'Love Without Walls' Filmmakers Talk Crowdfunding at Women's Film Festival

On Wednesday, July 14th, Cine Circle UK hosted another successful edition of their Women's Film Festival in partnership with Greenlit. 

The festival began with a 90-minute panel discussion with the award-winning, all-female creative team behind the feature music drama Love Without Walls, including Director Jane Gull (My Feral Heart), Producer Karen Newman (Just Charlie) and DP Susanne Salavati (BBC’s Enterprise). The three women also served as judges for the festival, which finished with an awards ceremony. 

Greenlit founder and CEO Peter J. Storey was very excited to be hosting the virtual event and expressed his admiration for the distinguished panel and encouraged all guests to spread the word about the Love Without Walls campaign. ‘I can't tell you how excited I genuinely am to be working with these filmmakers,’ he said. ‘They’re doing something genuinely different, genuinely outside those traditional gatekeepers in the traditional industry.’ 

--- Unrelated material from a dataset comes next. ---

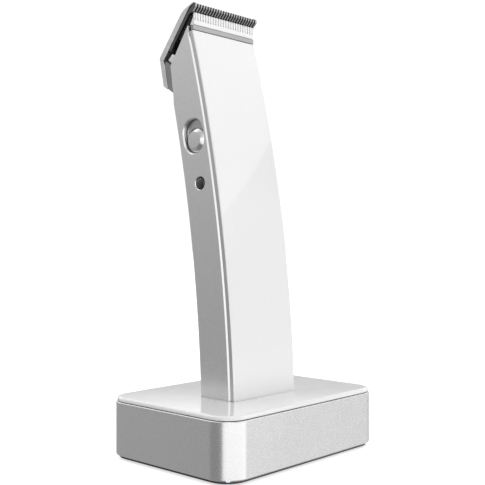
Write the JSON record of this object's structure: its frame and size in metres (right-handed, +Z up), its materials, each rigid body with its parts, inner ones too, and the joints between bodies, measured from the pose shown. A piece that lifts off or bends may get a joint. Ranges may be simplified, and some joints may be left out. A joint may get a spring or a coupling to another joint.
{
  "type": "electric pet clipper with charging dock",
  "caption": "Cordless pet clipper with an arched handle, flip-open comb blade head and side switch, standing upright in a rectangular charging dock.",
  "frame": {"origin": "on the floor under the centre of the dock", "axes": "+Z up, -Y the dock's front, which the white panel and the blade's teeth face, -X the side with the switch"},
  "size_m": [0.09, 0.066, 0.1784],
  "materials": {
    "silver_paint": "satin silver paint",
    "white_gloss": "gloss white",
    "ceramic_white": "fine-ground white ceramic",
    "blade_steel": "ground dark steel",
    "bright_steel": "bright plated steel",
    "black_plastic": "black moulded",
    "dark_plastic": "charcoal moulded",
    "grey_plastic": "mid-grey moulded",
    "white_plastic": "natural white moulded",
    "black_rubber": "black rubber",
    "circuit_board": "green solder mask",
    "contact_brass": "gold-plated brass",
    "cell_wrap": "shrink-wrapped steel can",
    "lamp_lens": "dark gloss lens"
  },
  "bodies": {
    "dock": {"dock_shell": "silver_paint", "dock_top_plate": "white_gloss", "socket_well": "white_plastic", "dock_base_plate": "dark_plastic", "foot_front_left": "black_rubber", "foot_front_right": "black_rubber", "foot_back_left": "black_rubber", "foot_back_right": "black_rubber", "dock_screw_front_left": "bright_steel", "dock_screw_front_right": "bright_steel", "dock_screw_back_left": "bright_steel", "dock_screw_back_right": "bright_steel", "charge_board": "circuit_board", "dc_jack": "black_plastic", "pin_barrel_left": "contact_brass", "pin_barrel_right": "contact_brass"},
    "charge_pin_left": {"charge_pin_left": "contact_brass"},
    "charge_pin_right": {"charge_pin_right": "contact_brass"},
    "clipper": {"rear_casing": "silver_paint", "front_panel": "white_gloss", "top_bezel": "silver_paint", "end_cap": "white_plastic", "charge_contact_left": "contact_brass", "charge_contact_right": "contact_brass", "inner_chassis": "dark_plastic", "battery_cell_left": "cell_wrap", "battery_cell_right": "cell_wrap", "battery_strap": "bright_steel", "motor": "bright_steel", "lever_pivot_pin": "bright_steel", "control_board": "circuit_board", "switch_tray": "silver_paint", "indicator_lens": "lamp_lens", "indicator_lamp": "white_plastic", "hinge_bracket": "dark_plastic", "head_hinge_pin": "bright_steel"},
    "eccentric": {"motor_shaft": "bright_steel", "eccentric_cam": "white_plastic"},
    "drive_lever": {"drive_lever": "white_plastic"},
    "switch": {"switch_button": "bright_steel"},
    "blade_head": {"fixed_blade": "blade_steel", "blade_cover": "silver_paint", "blade_seat": "bright_steel", "head_base": "grey_plastic", "head_heel": "silver_paint", "blade_screw_left": "bright_steel", "blade_screw_right": "bright_steel", "blade_spring": "bright_steel"},
    "cutter": {"moving_blade": "ceramic_white", "blade_carrier": "black_plastic"}
  },
  "joints": [
    {"name": "lift_out", "type": "slide", "parent": "dock", "child": "clipper", "axis": [0, 0.0366, 0.9993], "range_m": [0, 0.05]},
    {"name": "head_flip", "type": "hinge", "parent": "clipper", "child": "blade_head", "pos_m": [-0.00315, 0.01975, 0.144], "axis": [-1, 0, 0], "range_deg": [0, 40]},
    {"name": "blade_stroke", "type": "slide", "parent": "blade_head", "child": "cutter", "axis": [1, 0, 0], "range_m": [-0.0007, 0.0007]},
    {"name": "lever_swing", "type": "hinge", "parent": "clipper", "child": "drive_lever", "pos_m": [-0.00315, 0.01062, 0.13977], "axis": [0, 0.9733, -0.2296], "range_deg": [-3, 3]},
    {"name": "motor_spin", "type": "hinge", "parent": "clipper", "child": "eccentric", "pos_m": [-0.00315, 0.00315, 0.10353], "axis": [0, 0.1692, 0.9856], "continuous": true},
    {"name": "switch_slide", "type": "slide", "parent": "clipper", "child": "switch", "axis": [0, 0.2062, 0.9785], "range_m": [0, 0.0032]},
    {"name": "charge_pin_left_travel", "type": "slide", "parent": "dock", "child": "charge_pin_left", "axis": [0, 0, 1], "range_m": [-0.0012, 0], "stiffness_N_per_m": 60, "springref_m": 0.001},
    {"name": "charge_pin_right_travel", "type": "slide", "parent": "dock", "child": "charge_pin_right", "axis": [0, 0, 1], "range_m": [-0.0012, 0], "stiffness_N_per_m": 60, "springref_m": 0.001}
  ],
  "couplings": [
    {"joint": "lever_swing", "follows": "blade_stroke", "rad_per_m": 40.37}
  ]
}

Inspired by her own family’s experiences with housing insecurity, Gull wrote a first draft of Love Without Walls in 2011. She revisited the project during the beginning of lockdown last year and eventually sent a script to Newman for feedback. ‘And I remember ringing her the next day going, “we have to make this,”’ Newman said. “It was so unique, so beautiful, so poignant. ‘There was so much in the story, and with a musical element that’s in it as well, it was just perfect.’ 

When the panel discussed the benefits of crowdfunding, Newman admitted that she found the process “painful” before being exposed to Greenlit. ‘And then I met Peter, and the way that Greenlit approach crowdfunding is just so filmmaker friendly, and you don’t feel like you are basically begging, you actually realise that you’re creating an audience and you’re marketing the film,’ she said. ‘And I don’t think — I think I can say this with some confidence — that there isn’t any other platform that does that.’

Love Without Walls currently has a $50,000 funding goal, which is Greenlit’s largest campaign to date.

The competition for awards at this edition of the festival was notably stiff. Cine Circle UK founder ZB Siwek said he and the panel received submissions from over 30 counties. Yellowbird, a short thriller written and directed by Lucy Chappell, who also starred in the film, won Best Cinematography. Marcela Cossíos brought home the award of Best Director for her work on the Peruvian short film Under the Balcony. And to finish off a terrific evening of celebrating women in the film industry, Finn’s Law was named Best Film. The short documentary directed by Holly McClellan tells the emotional story behind a 2019 law protecting police dogs from which the film gets its name.